12 days in Kenya this spring with World Vision
As a volunteer for World Vision, a humanitarian aid, development and advocacy organization, Holly Metzger, a 2005 Bluffton University graduate, is living out the values instilled during her Bluffton education.
“The discussions we had in classes here, the cross-cultural experience and the whole Bluffton package just really encouraged my passion and drive to be part of something bigger,” said Metzger, now an enrollment counselor at Bluffton University.
Metzger started volunteering as a Word Vision child ambassador about eight years ago. Her role is to connect vulnerable children from around the world to local sponsors.
In the last two years, she has also traveled internationally to experience the transformative work being done. Last year, Metzger spent 10 days in Bangladesh learning about World Vision’s child protection programs which are focused on child labor, early marriage and human trafficking. This spring, she spent 12 days in Kenya learning about the need for clean water resources.
Kids in the Kenyan communities she visited walk up to nine miles each day for water, which is also routinely contaminated and dangerous to access.
“We saw how if you can provide someone with clean water, there’s so much more that comes from that,” said Metzger. “Kids can go to school because they’re not spending the day walking to get water so education becomes possible. If you can educate a child, it totally changes their opportunities in life. Children no longer need to be married at a young age, and it breaks the cycle of poverty.”
Metzger says World Vision staff stay with a community for an average of 15 years, helping the village develop access to water, education and medicine.
“It’s something the community takes ownership of, World Vision just facilitates the work,” explained Metzger. “It’s about empowering people and the whole approach is really sustainable.”
During these experiences, Metzger was able to meet two of the five children her family personally sponsors. In Kenya, she met Nathan and his mother Evelyn, a single mother of eight.
“I wasn’t sure how the interaction would go. I didn’t speak the language,” explained Metzger. “But she told me, ‘I can’t tell you the joy that filled my soul when I heard that another mother across the world found value in my son.’ How do you respond to that? I froze and cried.”
Metzger’s passion for international development took root when she was a Bluffton Spanish major with minors in TESOL and missions. She spent a semester in Honduras and graduated from Bluffton with “a bigger worldview and a stronger passion for appreciating diversity and understanding differences.”

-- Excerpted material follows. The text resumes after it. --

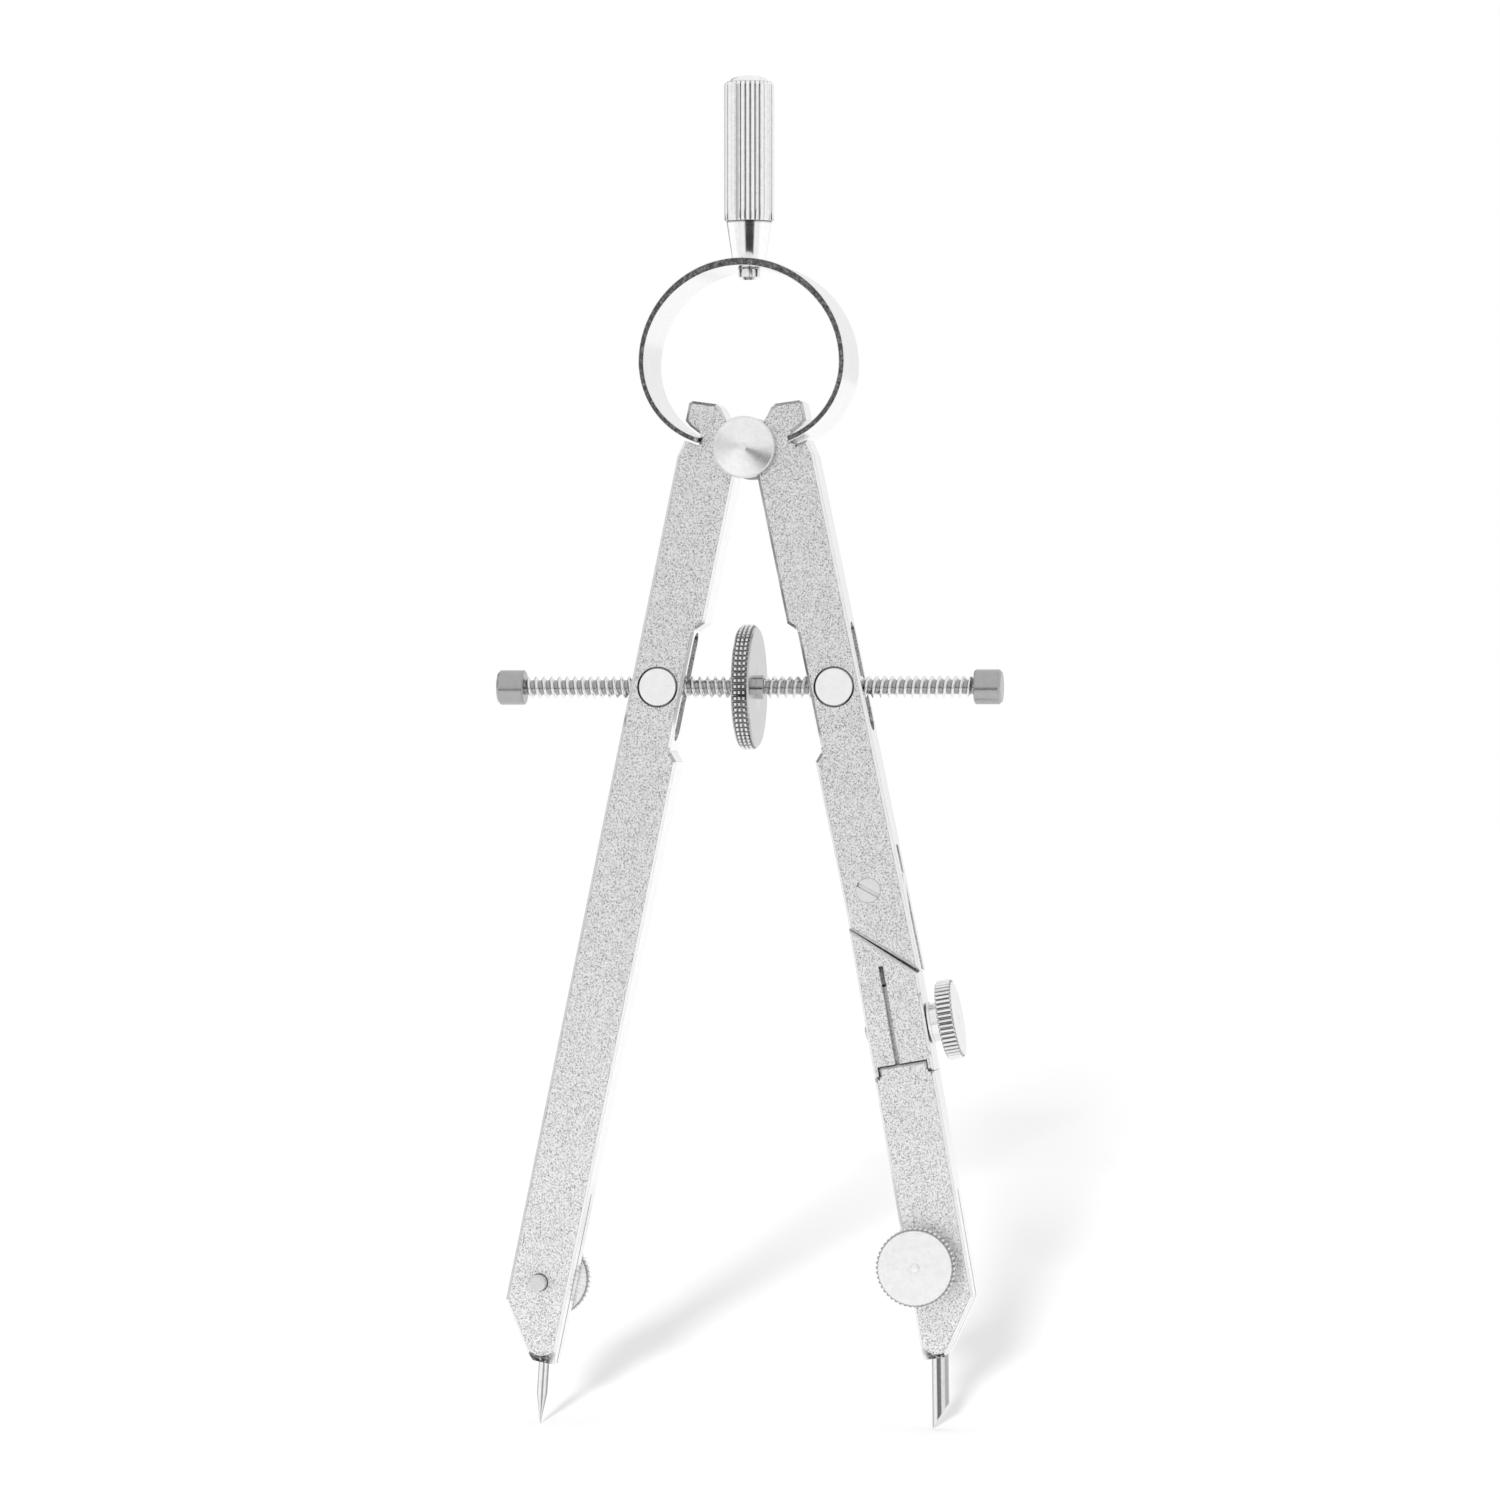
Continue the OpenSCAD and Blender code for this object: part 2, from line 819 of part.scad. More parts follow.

While in Honduras, she worked with missionaries and saw how they built relationships within the community. The importance of relationships is a common thread she has taken from that experience, to volunteerism at World Vision to her work at Bluffton.”
“What I learned was no matter how different somebody is from us, no matter how far away somebody lives from us, their life matters and is valuable to us,” said Metzger.